→ **EXTRACTED INFORMATION**:
= = = = = = =

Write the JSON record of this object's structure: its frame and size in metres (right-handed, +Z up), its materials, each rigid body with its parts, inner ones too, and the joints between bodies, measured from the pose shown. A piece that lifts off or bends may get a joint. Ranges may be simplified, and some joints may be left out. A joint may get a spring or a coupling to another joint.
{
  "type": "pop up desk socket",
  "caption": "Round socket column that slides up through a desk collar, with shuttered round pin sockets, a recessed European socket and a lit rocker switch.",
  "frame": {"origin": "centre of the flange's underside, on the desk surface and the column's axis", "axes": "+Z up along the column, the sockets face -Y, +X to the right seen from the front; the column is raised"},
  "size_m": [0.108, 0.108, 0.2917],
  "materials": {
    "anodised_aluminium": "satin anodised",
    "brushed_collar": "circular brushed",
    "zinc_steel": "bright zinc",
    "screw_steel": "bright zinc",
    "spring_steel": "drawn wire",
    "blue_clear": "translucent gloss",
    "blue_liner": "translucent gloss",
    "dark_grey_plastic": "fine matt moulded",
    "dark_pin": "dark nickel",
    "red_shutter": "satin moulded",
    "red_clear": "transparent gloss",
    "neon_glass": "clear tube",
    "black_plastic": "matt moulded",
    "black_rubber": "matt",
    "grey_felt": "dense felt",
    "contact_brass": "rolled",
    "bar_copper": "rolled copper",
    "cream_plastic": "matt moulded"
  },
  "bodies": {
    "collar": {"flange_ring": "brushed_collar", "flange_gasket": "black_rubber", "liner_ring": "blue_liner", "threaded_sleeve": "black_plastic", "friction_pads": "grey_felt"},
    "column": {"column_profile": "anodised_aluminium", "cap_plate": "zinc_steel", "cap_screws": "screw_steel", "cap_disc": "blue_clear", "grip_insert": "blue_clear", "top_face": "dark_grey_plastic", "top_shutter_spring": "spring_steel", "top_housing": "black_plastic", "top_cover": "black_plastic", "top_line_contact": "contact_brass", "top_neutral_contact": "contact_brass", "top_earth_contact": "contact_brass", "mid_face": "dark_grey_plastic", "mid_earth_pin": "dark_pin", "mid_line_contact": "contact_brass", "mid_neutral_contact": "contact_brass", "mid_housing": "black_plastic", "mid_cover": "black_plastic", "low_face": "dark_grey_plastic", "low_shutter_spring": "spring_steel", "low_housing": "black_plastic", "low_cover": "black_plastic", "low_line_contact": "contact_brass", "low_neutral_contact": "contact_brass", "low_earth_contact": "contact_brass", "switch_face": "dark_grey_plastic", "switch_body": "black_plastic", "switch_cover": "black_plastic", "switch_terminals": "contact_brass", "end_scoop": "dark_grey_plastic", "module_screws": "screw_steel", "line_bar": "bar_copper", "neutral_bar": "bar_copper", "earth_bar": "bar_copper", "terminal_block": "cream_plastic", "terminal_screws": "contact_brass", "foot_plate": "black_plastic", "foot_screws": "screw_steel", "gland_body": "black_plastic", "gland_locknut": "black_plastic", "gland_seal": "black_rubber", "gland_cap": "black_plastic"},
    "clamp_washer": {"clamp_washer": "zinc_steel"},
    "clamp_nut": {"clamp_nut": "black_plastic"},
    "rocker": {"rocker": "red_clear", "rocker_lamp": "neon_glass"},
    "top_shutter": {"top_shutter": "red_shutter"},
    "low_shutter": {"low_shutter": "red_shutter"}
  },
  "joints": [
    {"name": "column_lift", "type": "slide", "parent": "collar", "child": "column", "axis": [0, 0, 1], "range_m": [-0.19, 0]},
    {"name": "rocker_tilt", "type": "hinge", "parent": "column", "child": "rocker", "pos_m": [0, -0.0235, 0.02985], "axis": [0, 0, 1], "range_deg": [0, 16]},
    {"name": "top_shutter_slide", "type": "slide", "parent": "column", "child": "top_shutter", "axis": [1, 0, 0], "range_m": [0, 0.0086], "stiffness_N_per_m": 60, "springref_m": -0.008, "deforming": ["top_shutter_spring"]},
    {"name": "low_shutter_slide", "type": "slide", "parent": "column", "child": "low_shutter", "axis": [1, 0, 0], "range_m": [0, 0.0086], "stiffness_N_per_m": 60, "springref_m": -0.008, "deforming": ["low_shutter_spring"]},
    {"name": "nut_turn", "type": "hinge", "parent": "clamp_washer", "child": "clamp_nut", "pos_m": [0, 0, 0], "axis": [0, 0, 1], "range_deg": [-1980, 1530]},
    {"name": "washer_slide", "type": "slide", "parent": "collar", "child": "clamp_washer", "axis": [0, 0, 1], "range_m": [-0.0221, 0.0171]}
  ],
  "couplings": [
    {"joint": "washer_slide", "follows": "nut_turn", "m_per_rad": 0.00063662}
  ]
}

= = = = = = =

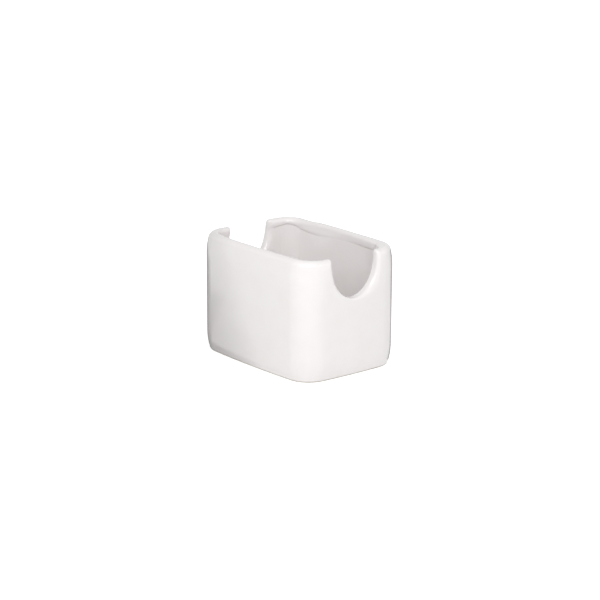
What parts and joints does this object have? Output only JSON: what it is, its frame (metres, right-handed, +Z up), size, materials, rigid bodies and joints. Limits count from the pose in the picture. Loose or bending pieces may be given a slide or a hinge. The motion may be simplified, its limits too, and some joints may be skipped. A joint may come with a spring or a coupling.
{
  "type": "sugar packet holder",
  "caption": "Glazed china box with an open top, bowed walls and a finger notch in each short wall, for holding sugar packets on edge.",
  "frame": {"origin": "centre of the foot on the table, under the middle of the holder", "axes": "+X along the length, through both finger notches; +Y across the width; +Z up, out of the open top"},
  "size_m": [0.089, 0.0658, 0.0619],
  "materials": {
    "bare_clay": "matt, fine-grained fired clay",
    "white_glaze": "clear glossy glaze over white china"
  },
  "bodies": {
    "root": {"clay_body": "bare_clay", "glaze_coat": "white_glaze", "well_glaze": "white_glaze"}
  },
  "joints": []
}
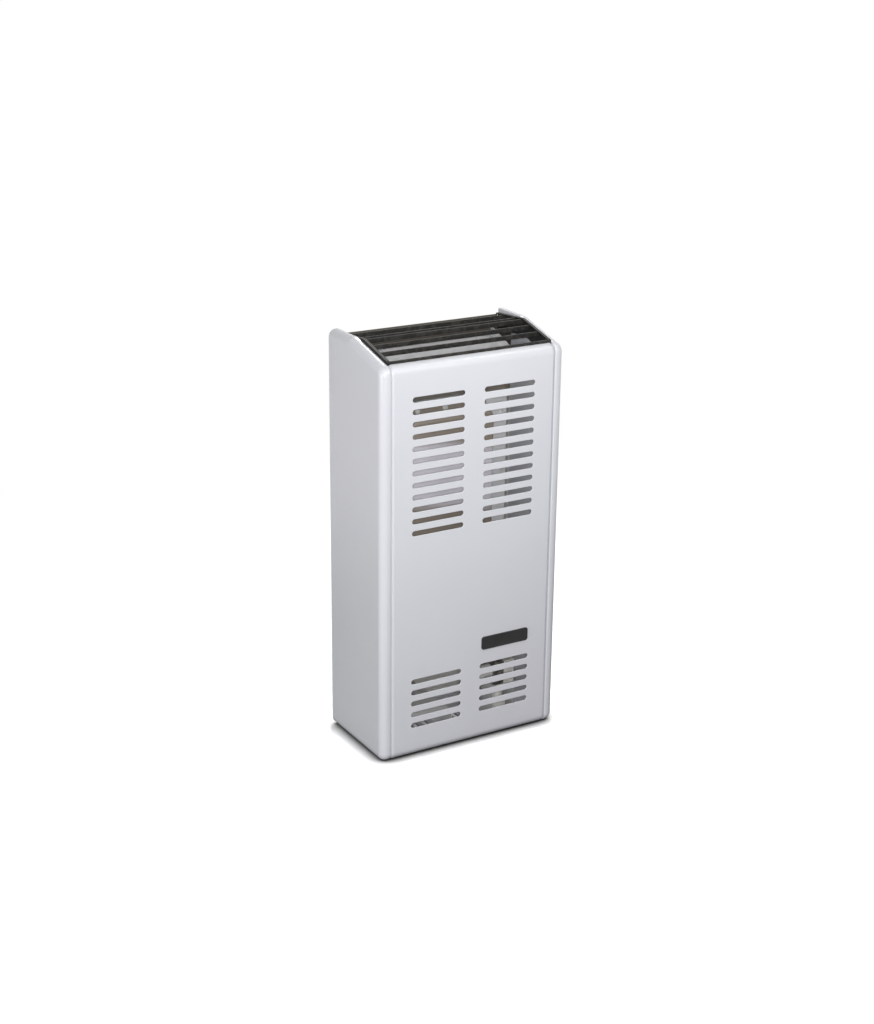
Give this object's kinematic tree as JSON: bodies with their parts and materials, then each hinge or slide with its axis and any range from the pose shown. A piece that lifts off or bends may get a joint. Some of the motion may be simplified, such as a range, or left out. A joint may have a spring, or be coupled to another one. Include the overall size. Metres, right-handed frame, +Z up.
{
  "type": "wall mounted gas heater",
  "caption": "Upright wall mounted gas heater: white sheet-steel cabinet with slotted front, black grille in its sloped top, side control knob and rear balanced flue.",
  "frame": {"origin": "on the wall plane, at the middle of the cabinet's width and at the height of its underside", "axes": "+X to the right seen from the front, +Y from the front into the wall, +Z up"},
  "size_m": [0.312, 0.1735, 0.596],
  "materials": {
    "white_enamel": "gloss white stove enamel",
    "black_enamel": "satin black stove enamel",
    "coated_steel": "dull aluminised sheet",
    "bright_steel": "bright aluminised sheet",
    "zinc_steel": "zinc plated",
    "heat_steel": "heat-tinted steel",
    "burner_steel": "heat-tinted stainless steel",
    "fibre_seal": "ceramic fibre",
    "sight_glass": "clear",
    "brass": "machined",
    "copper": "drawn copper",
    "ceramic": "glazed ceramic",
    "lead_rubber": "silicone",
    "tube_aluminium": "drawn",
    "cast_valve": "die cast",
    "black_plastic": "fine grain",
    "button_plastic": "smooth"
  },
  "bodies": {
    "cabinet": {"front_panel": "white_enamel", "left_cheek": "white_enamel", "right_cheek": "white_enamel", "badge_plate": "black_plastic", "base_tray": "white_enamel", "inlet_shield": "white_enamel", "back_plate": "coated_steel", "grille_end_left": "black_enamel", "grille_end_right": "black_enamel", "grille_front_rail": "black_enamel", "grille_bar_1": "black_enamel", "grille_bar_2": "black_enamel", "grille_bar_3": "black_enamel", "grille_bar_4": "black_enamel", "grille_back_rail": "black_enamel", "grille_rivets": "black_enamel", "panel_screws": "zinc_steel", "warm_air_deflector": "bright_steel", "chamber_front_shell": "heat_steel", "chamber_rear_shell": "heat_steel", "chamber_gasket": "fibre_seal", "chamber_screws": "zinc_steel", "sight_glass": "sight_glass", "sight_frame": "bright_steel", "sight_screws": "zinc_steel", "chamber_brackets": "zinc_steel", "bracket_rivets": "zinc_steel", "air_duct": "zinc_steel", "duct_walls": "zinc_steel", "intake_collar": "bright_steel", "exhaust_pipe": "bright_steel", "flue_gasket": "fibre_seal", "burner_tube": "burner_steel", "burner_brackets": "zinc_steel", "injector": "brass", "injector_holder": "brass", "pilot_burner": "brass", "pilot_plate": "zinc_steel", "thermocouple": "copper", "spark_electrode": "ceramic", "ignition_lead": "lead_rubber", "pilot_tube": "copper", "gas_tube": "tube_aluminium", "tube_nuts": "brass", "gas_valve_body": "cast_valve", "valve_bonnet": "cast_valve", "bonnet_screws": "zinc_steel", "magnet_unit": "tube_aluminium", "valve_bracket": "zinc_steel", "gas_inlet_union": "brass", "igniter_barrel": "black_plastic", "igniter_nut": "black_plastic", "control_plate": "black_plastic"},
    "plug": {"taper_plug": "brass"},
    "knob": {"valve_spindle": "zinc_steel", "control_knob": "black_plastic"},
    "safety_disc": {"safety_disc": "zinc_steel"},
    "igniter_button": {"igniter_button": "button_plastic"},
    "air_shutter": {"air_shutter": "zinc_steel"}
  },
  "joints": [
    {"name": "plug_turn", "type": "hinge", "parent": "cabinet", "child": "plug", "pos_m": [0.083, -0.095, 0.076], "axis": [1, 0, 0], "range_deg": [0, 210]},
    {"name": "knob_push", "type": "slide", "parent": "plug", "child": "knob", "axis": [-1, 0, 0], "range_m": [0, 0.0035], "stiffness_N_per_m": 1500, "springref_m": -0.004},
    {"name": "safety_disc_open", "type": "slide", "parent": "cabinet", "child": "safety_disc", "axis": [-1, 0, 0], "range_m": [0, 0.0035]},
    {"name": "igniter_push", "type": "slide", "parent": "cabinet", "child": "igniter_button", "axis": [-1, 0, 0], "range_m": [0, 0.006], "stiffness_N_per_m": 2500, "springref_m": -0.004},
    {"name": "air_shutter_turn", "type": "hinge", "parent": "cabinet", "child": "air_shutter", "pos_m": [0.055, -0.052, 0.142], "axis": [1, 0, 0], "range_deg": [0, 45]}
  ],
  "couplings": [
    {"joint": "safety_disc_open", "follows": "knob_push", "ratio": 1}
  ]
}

= = = = = = =

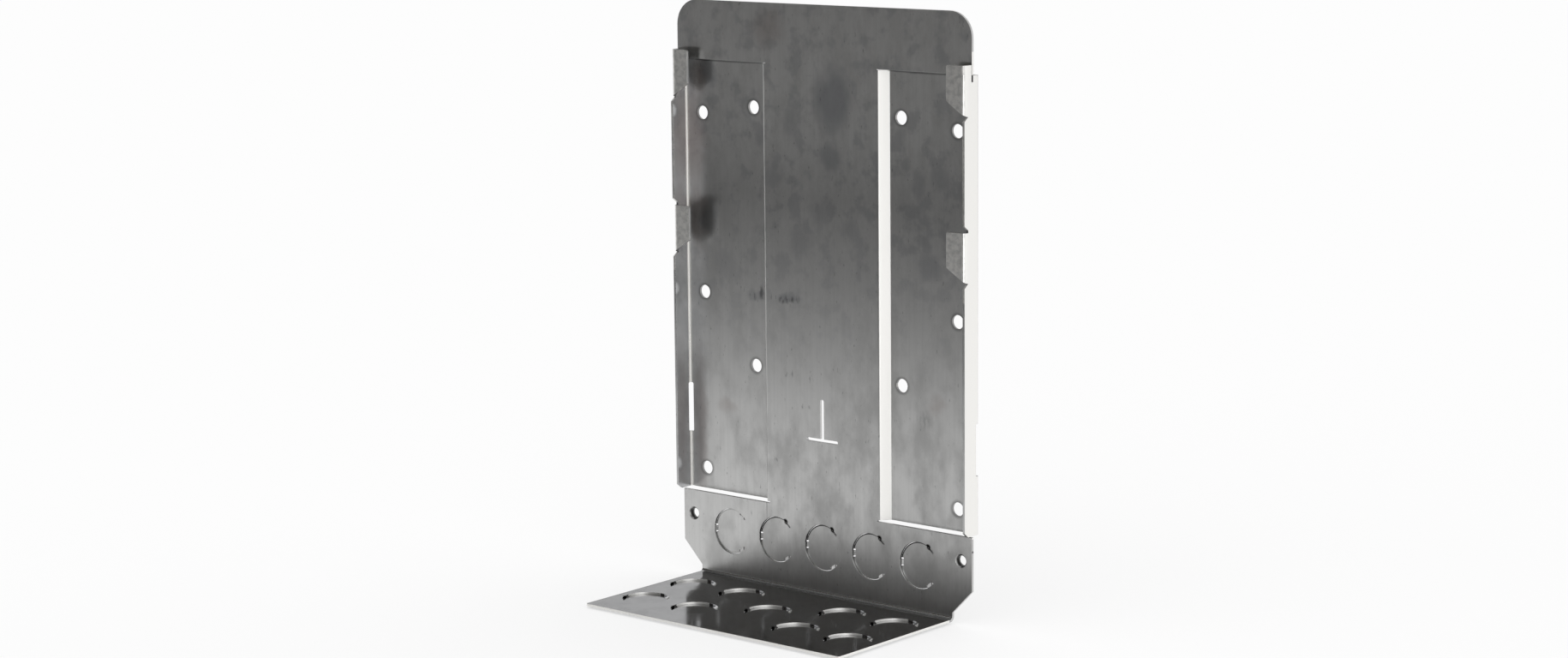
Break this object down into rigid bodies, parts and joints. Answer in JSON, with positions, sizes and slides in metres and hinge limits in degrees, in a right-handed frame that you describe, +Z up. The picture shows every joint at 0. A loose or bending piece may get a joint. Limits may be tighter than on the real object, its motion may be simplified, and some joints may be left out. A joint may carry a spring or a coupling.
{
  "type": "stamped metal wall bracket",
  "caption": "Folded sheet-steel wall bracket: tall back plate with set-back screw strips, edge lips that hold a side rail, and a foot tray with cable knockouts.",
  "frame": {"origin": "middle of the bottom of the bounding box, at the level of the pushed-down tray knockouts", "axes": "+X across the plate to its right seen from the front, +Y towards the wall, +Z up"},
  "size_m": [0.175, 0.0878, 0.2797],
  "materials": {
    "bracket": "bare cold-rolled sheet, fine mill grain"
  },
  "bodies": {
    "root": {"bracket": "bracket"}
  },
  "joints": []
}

= = = = = = =

Look through the entries above and list every line containing "parts".

Write the JSON record of this object's structure: its frame and size in metres (right-handed, +Z up), its materials, each rigid body with its parts, inner ones too, and the joints between bodies, measured from the pose shown. A piece that lifts off or bends may get a joint. Ranges may be simplified, and some joints may be left out. A joint may get a spring or a coupling to another joint.
What parts and joints does this object have? Output only JSON: what it is, its frame (metres, right-handed, +Z up), size, materials, rigid bodies and joints. Limits count from the pose in the picture. Loose or bending pieces may be given a slide or a hinge. The motion may be simplified, its limits too, and some joints may be skipped. A joint may come with a spring or a coupling.
Give this object's kinematic tree as JSON: bodies with their parts and materials, then each hinge or slide with its axis and any range from the pose shown. A piece that lifts off or bends may get a joint. Some of the motion may be simplified, such as a range, or left out. A joint may have a spring, or be coupled to another one. Include the overall size. Metres, right-handed frame, +Z up.
Break this object down into rigid bodies, parts and joints. Answer in JSON, with positions, sizes and slides in metres and hinge limits in degrees, in a right-handed frame that you describe, +Z up. The picture shows every joint at 0. A loose or bending piece may get a joint. Limits may be tighter than on the real object, its motion may be simplified, and some joints may be left out. A joint may carry a spring or a coupling.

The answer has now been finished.